Government slams the brakes on Peugeot’s drive for change
THE creation of 1,100 new jobs in the West Midlands by Jaguar Land Rover shows the British car industry continuing to accelerate. It’s also another reminder of just how far JLR has come from the dark days of 2009, when it instituted a four-day week to avoid job cuts and looked to the European Investment Bank for an emergency loan.
More recently, doubled investment from JLR’s Indian owner Tata Motors and a focus on growth in emerging markets have helped to drive the record annual profit of £1.51bn that was announced this May.
JLR is operating in a higher gear than Peugeot, which posted a €662m (£518m) loss yesterday, but at least Peugeot has the sort of bold turnaround plan that took JLR from the doldrums to its current status as one of the few bright spots in the UK economy.
France’s new socialist government has other ideas, of course. Rather than letting Europe’s second-biggest carmaker restructure, which might give the firm a fighting chance of a comeback, it proposes protectionism against Asian rivals and some unimpressive green subsidies for electric cars.
Neither are serious suggestions. €350m for “the invention of tomorrow’s cars” and €450m for factory upgrades might look ok on a press release, but Peugeot lost €19m more than those two figures combined in the first six months of the year all on its own.

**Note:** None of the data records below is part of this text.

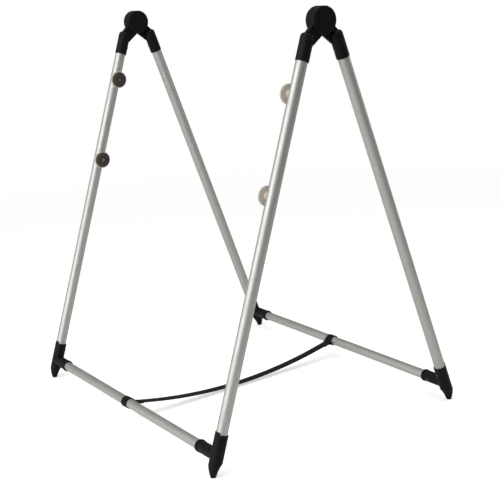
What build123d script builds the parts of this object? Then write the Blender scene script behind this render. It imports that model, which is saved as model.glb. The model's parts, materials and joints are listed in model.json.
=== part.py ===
"""Folding sawhorse: two tube A-frames with moulded heads and feet, two crossbars and a limiter strap.

Millimetres, +Z up, +X along the crossbars. The origin is on the floor, in the middle of the four
feet. The front frame leans towards -Y and the rear frame towards +Y. They turn about one line,
parallel to X, that runs through the bolts in both heads. The stand is drawn fully open.
"""

from build123d import *
from math import cos, hypot, radians, sin
import os

# overall sizes
pin_height = 784.0  # hinge line above the floor
frame_spacing = 700.0  # between the centre planes of the left and right A-frames
open_angle = 37.2  # between the front and rear legs
leg_offset = 22.0  # leg axis to the hinge line, square to the leg

# tubes
leg_diameter = 22.0
bar_diameter = 19.0
tube_wall = 1.5
tube_clearance = 0.1  # radial, tube in its socket

# heads: each arm is a lap on the hinge line, a web and a socket for the leg
hub_radius = 25.0
hub_edge = 1.5
lap_proud = 0.3  # lap's outer face past the side of the socket
lap_gap = 0.6  # between the two laps, holds the washer
shoulder_gap = 2.9  # lap of the other arm to the top of the socket
shoulder_radius = 8.0
socket_length = 51.0
socket_top_wall = 11.5  # above the tube's upper end
mouth_slant = 0.6  # the mouth is shorter on its outer side
socket_outer_wall = 1.0  # on the side away from the other frame
socket_inner_wall = 2.0  # on the side towards the other frame
web_thickness = 8.0  # beside the lap gap
web_edge = 2.5
web_overlap = 1.0  # corners of the web inside the lap's rim
web_start = radians(30)  # its outer corner on the lap, from square to the leg
web_knee = 19.5  # top of the socket down to where the web meets its inner side
web_end = 31.5  # top of the socket down to where the web ends inside it

# hinge bolts, nuts, washers and caps
bolt_radius = 3.0
bolt_clearance = 0.05
nut_flats = 10.0  # across flats, bolt head and nut alike
head_height = 4.0
nut_height = 3.6
end_play = 0.1  # nut to the arm that turns under it, head to its cap
pocket_radius = 6.6
washer_radius = 11.0
washer_bore = 3.3
washer_thickness = 0.4
cap_radius = 12.5
cap_thickness = 2.2
cap_edge = 0.7
cap_seat = 1.2  # depth of the cap's seat in the lap
cap_clearance = 0.1

# feet
bar_height = 39.0  # bar axis above the floor
foot_collar = 39.5  # from the bar axis up the leg to the mouth of the leg socket
leg_end = 12.0  # from the bar axis down the leg to the tube's lower end
bar_socket_length = 60.0  # from the leg plane to the mouth of the bar socket
bar_socket_wall = 2.0
bar_collar_length = 6.0
bar_collar_height = 0.8
bar_mouth_edge = 1.8
bar_stop = 14.5  # bar's end to the leg plane
toe_drop = 15.0  # from the bar axis down to where the socket turns into the toe
toe_radius = 8.8  # half way down the toe
sole_radius = 5.0
sole_edge = 1.5  # the flat inside it stands on the floor
sole_inset = 2.0  # the sole's outer side behind the toe's
horn_height = 4.0  # lip on the outer side of the foot's mouth
horn_length = 2.4
notch_depth = 2.5  # V beside the lip

# bumpers on the facing sides of the front legs
bumper_places = (138.0, 322.0)  # down the leg from the hinge line
bumper_radius = 18.5
bumper_edge = 1.2
bumper_boss_radius = 8.5
bumper_face = 15.5  # leg axis to the back of the bumper disc
bumper_thickness = 4.5
pad_radius = 16.5
pad_edge = 1.0
pad_height = 6.0
pad_crown_radius = 6.5
screw_radius = 1.75
screw_clearance = 0.1
screw_head_radius = 3.6
screw_head_height = 1.6
screw_seat_radius = 4.0
screw_seat_height = 2.5  # above the pad's back
screw_tip = 3.0  # past the inside of the tube's wall

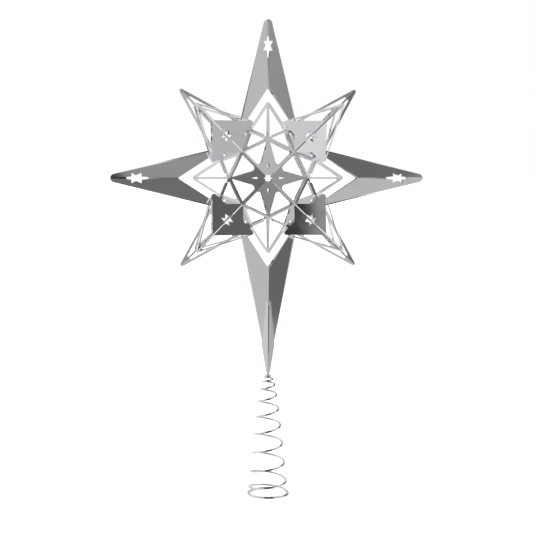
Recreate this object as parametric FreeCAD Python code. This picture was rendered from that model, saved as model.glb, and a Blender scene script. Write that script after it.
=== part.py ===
import FreeCAD, Part
import math
import os

# Tree-topper star: folded openwork sheet metal on a conical coil spring.
# Millimetres. +Z is up and the front faces -Y. The origin is the centre of the
# spring's bottom ring, where it meets what it stands on.

# ---- driving dimensions -------------------------------------------------
star_height = 172.5         # centre of the star above the spring's foot
sheet = 0.5                 # thickness of every folded sheet
solder_gap = 0.02           # between a soldered foot and its plate

# four solid rays
ray_tip_up = 84.3           # star centre to the tip of the top ray
ray_tip_side = 84.2         # star centre to the tip of a side ray
ray_meet_down = 106.2       # where the bottom ray's edges would meet
ray_tip_overrun = 8.2       # how far past a rounded tip its edges would meet
shoulder_reach = 32.7       # distance out at which a ray is widest
shoulder_half = 13.6        # half width of a ray there
notch_reach = 48.5          # apex of the notch in a ray's foot
notch_slope = 0.643         # half width gained per millimetre inwards
ray_fold = 0.42             # rise of a ray's sides towards its ridge
ray_fold_end = 30.8         # distance out at which the fold starts to flatten
foot_start = 28.1           # distance out at which a leg becomes a soldered foot
foot_outer_x = 18.2         # outer side of the foot, and how far in it runs
foot_outer_end = 22.7
foot_inner_x = 14.7         # inner side of the foot, and how far in it runs
foot_inner_end = 21.7
foot_heel = 1.0             # step from the leg's outer edge to the foot's side
foot_waist = 3.2            # step from the leg's inner edge to the foot's side
foot_round = 0.8
notch_round = 0.5

# small cut-out star on the rays, along the ridge
cut_star_reach = 70.7
cut_star_out = 9.6
cut_star_in = 13.5
cut_star_side = 2.7
cut_star_side_out = 2.3
cut_star_side_in = 3.0
cut_star_neck = 0.8         # half width where a long arm starts
cut_star_neck_rise = 0.05   # and how far beyond the short arms' tips that is
cut_star_belly = 1.4        # half width in the middle

# eight-pointed open star in the middle
apex_reach = 41.5
valley_x = 9.2
valley_reach = 27.3
corner_reach = 48.8
apex_height = 0.9
valley_height = 1.8
corner_height = 0.5
rim_band = 1.35             # band along an apex's sides
corner_band = 1.25          # band along a corner's sides
apex_rib = 1.0              # rib on the axis of an apex
corner_rib = 0.8            # rib on the axis of a corner
side_band = 1.3             # band beside the fold from a valley to a diagonal node
ring_band = 0.85            # band outside the line from node to node
gusset_near = 18.2          # where the gusset plates end on the diagonal
gusset_far_x = 19.3         # and where they end at the corner bands
gusset_far_reach = 31.0
gusset_hole_x = 12.1
gusset_hole_reach = 23.4
gusset_hole_r = 0.65
gusset_hole_length = 1.56
gusset_hole_lean = 35
diamond_rounds = [0.3, 0.8, 0.6, 0.3]
pane_rounds = [0.5, 0.8, 0.8]
apex_round = 1.3
corner_round = 1.0

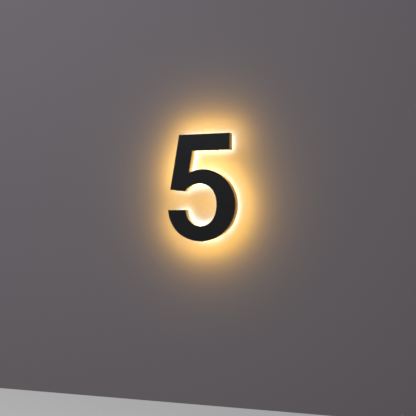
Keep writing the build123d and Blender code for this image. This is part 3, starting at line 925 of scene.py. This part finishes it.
print("thread turns:", turns)

# %% [markdown]
# ## Block screws
#
# Six small countersunk screws come through the plate from behind and hold the lock blocks.  From
# the back their cross recesses show, so they are modelled again too: turned like the wall
# screws, then cut with a tapered cross by a Boolean modifier.

# %% Turn a countersunk screw
block_low, block_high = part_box("block_screws")
flush = block_high.y
sunk_radius, sunk_edge, sunk_depth = 0.0023, 0.00008, 0.00121
shaft_radius, point_radius, point_length = 0.00125, 0.0007, 0.0006

sunk = turned(
    "block_screw",
    [
        (0.0, flush),
        (sunk_radius - 0.0002, flush),
        (sunk_radius, flush - sunk_edge),
        (shaft_radius, flush - sunk_depth),
        (shaft_radius, block_low.y + point_length),
        (point_radius, block_low.y),
        (0.0, block_low.y),
    ],
    turning_steps,
)
print("countersunk screw is", round((flush - block_low.y) * 1000, 2), "mm long")

# %% Cut its cross and set a screw in each place
arm_length, arm_width, arm_depth = 0.0026, 0.00062, 0.0014
deep_length, deep_width = 0.35, 0.6
above_flush = 0.0001


def cross_arm(turn):
    """A bar that narrows with depth, for cutting one arm of the cross."""
    pick()
    bpy.ops.mesh.primitive_cube_add(size=1)
    arm = bpy.context.object
    arm.data.transform(Matrix.Diagonal((arm_length, arm_depth, arm_width, 1)))
    for vertex in arm.data.vertices:
        if vertex.co.y < 0:
            vertex.co.x *= deep_length
            vertex.co.z *= deep_width
    arm.data.transform(Matrix.Translation((0, flush - arm_depth / 2 + above_flush, 0)))
    arm.data.transform(Matrix.Rotation(radians(turn), 4, "Y"))
    return arm


for turn in (0, 90):
    arm = cross_arm(turn)
    cut = sunk.modifiers.new("cross", "BOOLEAN")
    cut.operation = "DIFFERENCE"
    cut.solver = "EXACT"
    cut.object = arm
    pick(sunk)
    bpy.ops.object.modifier_apply(modifier="cross")
    bpy.data.objects.remove(arm)
block_places = [Matrix.Translation((m.x, 0, m.z)) for m in part_middles("block_screws")]
crossed = copies_at("cross_head_screws", sunk, block_places)
smooth(crossed)
fitted(crossed, steel, "wall_side")
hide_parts("block_screws")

For a company in Peugeot’s position, facing economic meltdown in the Eurozone and a French administration proudly committed to increasing the economic burden on employers, radical surgery is the only sensible solution.
Finding €1.5bn in savings now by incurring 8,000 job cuts is the sort of plan that makes future growth possible. Francois Hollande, like George Osborne, will find that well-meaning half-measures don’t work.